┌─ Recorded information
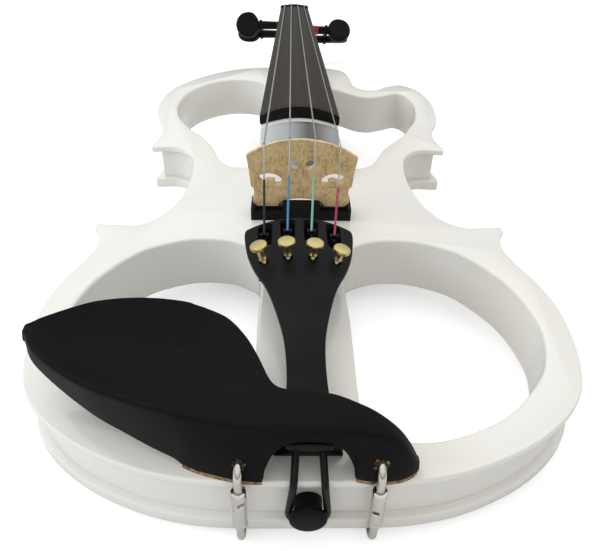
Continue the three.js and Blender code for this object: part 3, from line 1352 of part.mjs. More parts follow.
const panelLow = PANEL_CENTRE - PANEL_HEIGHT / 2;
const panelHigh = PANEL_CENTRE + PANEL_HEIGHT / 2;
const bayLow = panelLow + PANEL_LEDGE + DOOR_MARGIN;
const bayHigh = bayLow + BATTERY_WIDTH + 2 * SEAT_GAP;
const bayHalf = BATTERY_LENGTH / 2 + SEAT_GAP;
const knobLine = (bayHigh + panelHigh) / 2;
const knobX = (way) => way * KNOB_SPACING / 2;

function controlPanel() {
  const half = PANEL_LENGTH / 2;
  const plateSolid = box([-half, panelLow, 0], [half, panelHigh, PANEL_THICK]);
  const bay = box([-bayHalf, bayLow, -OVERRUN], [bayHalf, bayHigh, PANEL_THICK + OVERRUN]);
  const rebate = box(
    [-bayHalf - DOOR_MARGIN, bayLow - DOOR_MARGIN, -OVERRUN],
    [bayHalf + DOOR_MARGIN, bayHigh + DOOR_MARGIN, DOOR_THICK + SEAT_GAP]);
  const holes = [-1, 1].map((way) => rod(
    [knobX(way), knobLine, -OVERRUN], [knobX(way), knobLine, PANEL_THICK + OVERRUN],
    KNOB_SHAFT + TURN_GAP));
  return cutBy(plateSolid, bay, rebate, ...holes);
}

function batteryDoor() {
  const half = bayHalf + DOOR_MARGIN - SEAT_GAP;
  const low = bayLow - DOOR_MARGIN + SEAT_GAP;
  const high = bayHigh + DOOR_MARGIN - SEAT_GAP;
  const leaf = box([-half, low + HINGE_PIN, 0], [half, high, DOOR_THICK]);
  const axis = low + HINGE_PIN;
  const pin = rod([-half, axis, HINGE_PIN], [half, axis, HINGE_PIN], HINGE_PIN - WELD, 12);
  return joined(leaf, pin);
}

function battery() {
  const low = PANEL_THICK + SEAT_GAP;
  const clear = SEAT_GAP;
  return box(
    [-BATTERY_LENGTH / 2, bayLow + clear, low],
    [BATTERY_LENGTH / 2, bayLow + clear + BATTERY_WIDTH, low + BATTERY_THICK]);
}

function preampBoard() {
  const low = PANEL_THICK + SEAT_GAP + PREAMP_ABOVE_PANEL;
  const half = PANEL_LENGTH / 2 - PANEL_LEDGE;
  const high = [PREAMP_REACH, panelHigh - PANEL_LEDGE, low + PREAMP_THICK];
  return box([-half + SEAT_GAP, bayHigh + SEAT_GAP, low], high);
}

function knob(way) {
  const shaftTop = PANEL_THICK + PREAMP_ABOVE_PANEL;
  const low = -KNOB_RISE - SEAT_GAP;
  const geometry = revolved([
    [0, low], [KNOB_RADIUS - KNOB_ROUND, low], [KNOB_RADIUS, low + KNOB_ROUND],
    [KNOB_RADIUS, -SEAT_GAP], [KNOB_SHAFT, -SEAT_GAP], [KNOB_SHAFT, shaftTop], [0, shaftTop],
  ], 20);
  geometry.rotateX(Math.PI / 2);
  geometry.translate(knobX(way), knobLine, 0);
  const solid = toSolid(geometry);
  const pointer = box(
    [knobX(way) - KNOB_GROOVE, knobLine + KNOB_RADIUS / 4, low - OVERRUN],
    [knobX(way) + KNOB_GROOVE, knobLine + KNOB_RADIUS + OVERRUN, low + KNOB_GROOVE]);
  return cutBy(solid, pointer);
}

function outputJack() {
  const face = ribAtWaist + SEAT_GAP;
  const inner = face - JACK_LENGTH;
  const geometry = revolved([
    [JACK_BORE, inner], [JACK_BARREL, inner], [JACK_BARREL, face], [JACK_RING, face],
    [JACK_RING, face + JACK_RING_THICK - JACK_ROUND], [JACK_RING - JACK_ROUND, face + JACK_RING_THICK],
    [JACK_BORE, face + JACK_RING_THICK], [JACK_BORE, inner],
  ], 20);
  geometry.rotateZ(-Math.PI / 2);
  geometry.translate(0, JACK_LINE, JACK_HEIGHT);
  return toSolid(geometry);
}

function silkWrap() {
  const [, y, z] = pegAt('e');
  const start = PEGBOX_WIDE / 2 + SILK_WRAP_OFF;
  const inner = pegRadius(start + SILK_WRAP_LENGTH) + SEAT_GAP;
  const geometry = revolved([
    [inner, start], [inner + SILK_WRAP_THICK, start], [inner + SILK_WRAP_THICK, start + SILK_WRAP_LENGTH],
    [inner, start + SILK_WRAP_LENGTH], [inner, start],
  ], PEG_FACETS);
  geometry.rotateZ(-Math.PI / 2);
  geometry.translate(0, y, z);
  return toSolid(geometry);
}

// Assembly

const instrument = new THREE.Group();

function addPiece(name, solid, finish) {
  const mesh = new THREE.Mesh(toGeometry(solid), new THREE.MeshStandardMaterial(finish));
  mesh.name = name;
  instrument.add(mesh);
}

addPiece('body_frame', bodyFrame(), PAINT);
addPiece('neck', neck(), PAINT);
addPiece('fingerboard', fingerboard(), BOARD_WOOD);
addPiece('nut', nut(), EBONY);
addPiece('bridge', bridge(), MAPLE);
addPiece('pickup_tray', pickupTray(), PLASTIC);
addPiece('piezo_strip', piezoStrip(), STEEL);
addPiece('tailpiece', tailpiece(), PLASTIC);
addPiece('saddle', saddle(), EBONY);
addPiece('tail_gut', tailGut(), GUT);
addPiece('end_button', endButton(), EBONY);
addPiece('chinrest', chinrest(), EBONY);

for (const name of STRING_NAMES) {
  addPiece(`peg_${name}`, peg(name), EBONY);
  const turns = windingPoints(name);
  const gap = leastGap(turns, WINDING_WIRE, WINDING_STEPS / 2);
  console.log(`winding_${name}: least gap to itself ${gap.toFixed(2)} mm`);
  addPiece(`winding_${name}`, tube(turns, WINDING_WIRE, WINDING_SIDES), STEEL);
  addPiece(`string_${name}`, stringLine(name), STEEL);
  addPiece(`silk_${name}`, silkLine(name), { color: SILK_COLOURS[name], roughness: 0.7, metalness: 0 });
  addPiece(`tuner_head_${name}`, tunerHead(name), GOLD);
  addPiece(`tuner_shank_${name}`, tunerShank(name), GOLD);
  addPiece(`tuner_lever_${name}`, tunerLever(name), STEEL);
}

addPiece('peg_e_silk_wrap', silkWrap(), { color: SILK_COLOURS.e, roughness: 0.7, metalness: 0 });

for (const [side, way] of [['bass', -1], ['treble', 1]]) {
  addPiece(`chinrest_cork_${side}`, chinCork(side), CORK);
  addPiece(`clamp_hook_${side}`, upperHook(way), CHROME);
  addPiece(`clamp_barrel_${side}`, barrel(way), CHROME);
  addPiece(`clamp_foot_${side}`, lowerFoot(way), CHROME);
  addPiece(`clamp_foot_cork_${side}`, footCork(way), CORK);
}

addPiece('control_panel', controlPanel(), PLASTIC);
addPiece('battery_door', batteryDoor(), PLASTIC);
addPiece('battery', battery(), PLASTIC);
addPiece('preamp_board', preampBoard(), BOARD_GREEN);
addPiece('volume_knob', knob(-1), PLASTIC);
addPiece('tone_knob', knob(1), PLASTIC);
addPiece('output_jack', outputJack(), CHROME);

// Laid down: the clamp feet and the scroll touch the floor, and the box is centred over the origin
const scrollCentre = new THREE.Vector3(...inBox(0, ...SCROLL_CENTRE));
const fromFoot = Math.hypot(scrollCentre.y, scrollCentre.z - footLow);
const layAngle = Math.asin(SCROLL_RADIUS / fromFoot) - Math.atan2(scrollCentre.z - footLow, scrollCentre.y);
instrument.rotation.x = layAngle;
instrument.updateMatrixWorld(true);
const bounds = new THREE.Box3().setFromObject(instrument, true);
const middle = bounds.getCenter(new THREE.Vector3());
instrument.position.set(-middle.x, -middle.y, -bounds.min.z);

const violin = new THREE.Group();
violin.add(instrument);
export default violin;
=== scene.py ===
"""A white open-frame electric violin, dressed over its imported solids.

The pieces are modelled in millimetres in the body's own frame: +X to the treble side, +Y from the tail
to the scroll and +Z out of the top, with zero at the tail's edge in the plane of the back. Each finished
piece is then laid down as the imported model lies, in metres.
"""
import json
import logging
import math
from dataclasses import dataclass, field
from enum import Enum
from typing import Iterable, Sequence

import bpy
from mathutils import Matrix, Vector
from mathutils.geometry import intersect_line_line_2d


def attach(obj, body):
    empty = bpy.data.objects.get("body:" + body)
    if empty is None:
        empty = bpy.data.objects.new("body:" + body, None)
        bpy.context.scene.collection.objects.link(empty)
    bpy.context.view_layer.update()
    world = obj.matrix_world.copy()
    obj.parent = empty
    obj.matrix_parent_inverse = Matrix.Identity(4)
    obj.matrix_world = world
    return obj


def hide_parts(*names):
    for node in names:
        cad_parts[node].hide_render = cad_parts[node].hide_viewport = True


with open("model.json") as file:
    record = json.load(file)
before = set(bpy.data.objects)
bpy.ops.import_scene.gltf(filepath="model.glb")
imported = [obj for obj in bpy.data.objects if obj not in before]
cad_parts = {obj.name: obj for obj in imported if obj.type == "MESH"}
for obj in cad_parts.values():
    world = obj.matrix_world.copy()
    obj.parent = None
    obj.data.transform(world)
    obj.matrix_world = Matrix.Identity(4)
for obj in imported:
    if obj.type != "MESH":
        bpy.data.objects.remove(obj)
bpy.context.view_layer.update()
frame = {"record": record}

Point = tuple[float, float, float]
Flat = tuple[float, float]
Colour = tuple[float, float, float]

SEAT = 0.3
OVERRUN = 4.0
WELD = 0.002
MILLIMETRE = 0.001
HAIR = 0.05
BODY_LENGTH = 338.8
BODY_TOP = 25.5
BUTTON_HEIGHT = 12.7
JACK_LINE = 166.0
JACK_HEIGHT = 13.2
PANEL_LEDGE = 3.0
WHITE: tuple[float, float, float] = (0.855, 0.84, 0.8)

log = logging.getLogger("violin")


def lay_of(record: dict) -> Matrix:
    """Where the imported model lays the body's frame.

    Args:
        record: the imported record, whose treble shoulder rest face is on the back's plane.

    Returns:
        The matrix from millimetres in the body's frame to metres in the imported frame.
    """
    face = next(mount for mount in record["mounts"] if mount["name"] == "shoulder_rest_treble")
    down = Vector(face["axis"])
    turn = Matrix.Rotation(math.atan2(down.y, -down.z), 4, "X")
    offset = Vector(face["pos_m"]) - turn @ Vector((0.0939, 0.070, 0.0))
    return Matrix.Translation(offset) @ turn @ Matrix.Scale(MILLIMETRE, 4)


LAY = lay_of(frame["record"])


class StringName(Enum):
    """The four strings, from the bass side."""

    G = "g"
    D = "d"
    A = "a"
    E = "e"

    @property
    def spread(self) -> float:
        """Its place across the strings, from -0.5 to 0.5."""
        return list(StringName).index(self) / 3 - 0.5

    @property
    def peg_side(self) -> int:
        """1 where its peg's head is on the treble side, and -1 on the bass side."""
        return 1 if self in (StringName.A, StringName.E) else -1


class Side(Enum):
    """The two halves of the instrument."""

    BASS = -1
    TREBLE = 1

    @property
    def word(self) -> str:
        """The side's name in lower case, as the solids use it."""
        return self.name.lower()


# Lines and shapes


def lerp(start: float, end: float, share: float) -> float:
    """The value at a share of the way from start to end."""
    return start + (end - start) * share


def crown_drop(across: float, radius: float) -> float:
    """How far a crowned surface has fallen at a distance from its middle."""
    return radius - math.sqrt(max(0.0, radius * radius - across * across))


def mirrored(line: Sequence[Flat]) -> list[Flat]:
    """The same line on the other side, in reverse order so that it still runs the same way round."""
    return [(-x, y) for x, y in reversed(line)]


def signed_area(line: Sequence[Flat]) -> float:
    """A closed line's area, above zero where it runs counter-clockwise."""
    return sum(a[0] * b[1] - b[0] * a[1] for a, b in zip(line, [*line[1:], line[0]])) / 2


def flowing(points: Sequence[Sequence[float]], closed: bool, steps: int) -> list[tuple[float, ...]]:
    """A smooth line through all the points.

    Args:
        points: the points that it goes through, with any number of coordinates.
        closed: whether it goes back to its first point.
        steps: how many points it gets for each span.

    Returns:
        The points of the smooth line.
    """
    count = len(points)

    def at(index: int) -> Sequence[float]:
        """The point of an index, beyond the ends too.

        Args:
            index: which point.

        Returns:
            The point.
        """
        if closed:
            return points[index % count]
        if index < 0:
            return [2 * a - b for a, b in zip(points[0], points[1])]
        if index >= count:
            return [2 * a - b for a, b in zip(points[-1], points[-2])]
        return points[index]

    def apart(a: Sequence[float], b: Sequence[float]) -> float:
        """The knot distance between two points."""
        return max(1e-4, sum((p - q) ** 2 for p, q in zip(a, b)) ** 0.25)

    line = []
    for index in range(count if closed else count - 1):
        before, start, end, after = at(index - 1), at(index), at(index + 1), at(index + 2)
        first, middle, last = apart(before, start), apart(start, end), apart(end, after)
        for step in range(steps):
            share = step / steps
            point = []
            for w, x, y, z in zip(before, start, end, after):
                leave = ((x - w) / first - (y - w) / (first + middle) + (y - x) / middle) * middle
                arrive = ((y - x) / middle - (z - x) / (middle + last) + (z - y) / last) * middle
                cubic = 2 * x - 2 * y + leave + arrive
                square = -3 * x + 3 * y - 2 * leave - arrive
                point.append(x + leave * share + square * share ** 2 + cubic * share ** 3)
            line.append(tuple(point))
    if not closed:
        line.append(tuple(points[-1]))
    return line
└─
• Task details
Repeat word for word the lines from the line containing "over the origin" to the line containing "to the scroll", both lines included; nothing else should appear.

• Final result
// Laid down: the clamp feet and the scroll touch the floor, and the box is centred over the origin
const scrollCentre = new THREE.Vector3(...inBox(0, ...SCROLL_CENTRE));
const fromFoot = Math.hypot(scrollCentre.y, scrollCentre.z - footLow);
const layAngle = Math.asin(SCROLL_RADIUS / fromFoot) - Math.atan2(scrollCentre.z - footLow, scrollCentre.y);
instrument.rotation.x = layAngle;
instrument.updateMatrixWorld(true);
const bounds = new THREE.Box3().setFromObject(instrument, true);
const middle = bounds.getCenter(new THREE.Vector3());
instrument.position.set(-middle.x, -middle.y, -bounds.min.z);

const violin = new THREE.Group();
violin.add(instrument);
export default violin;
=== scene.py ===
"""A white open-frame electric violin, dressed over its imported solids.

The pieces are modelled in millimetres in the body's own frame: +X to the treble side, +Y from the tail
to the scroll and +Z out of the top, with zero at the tail's edge in the plane of the back. Each finished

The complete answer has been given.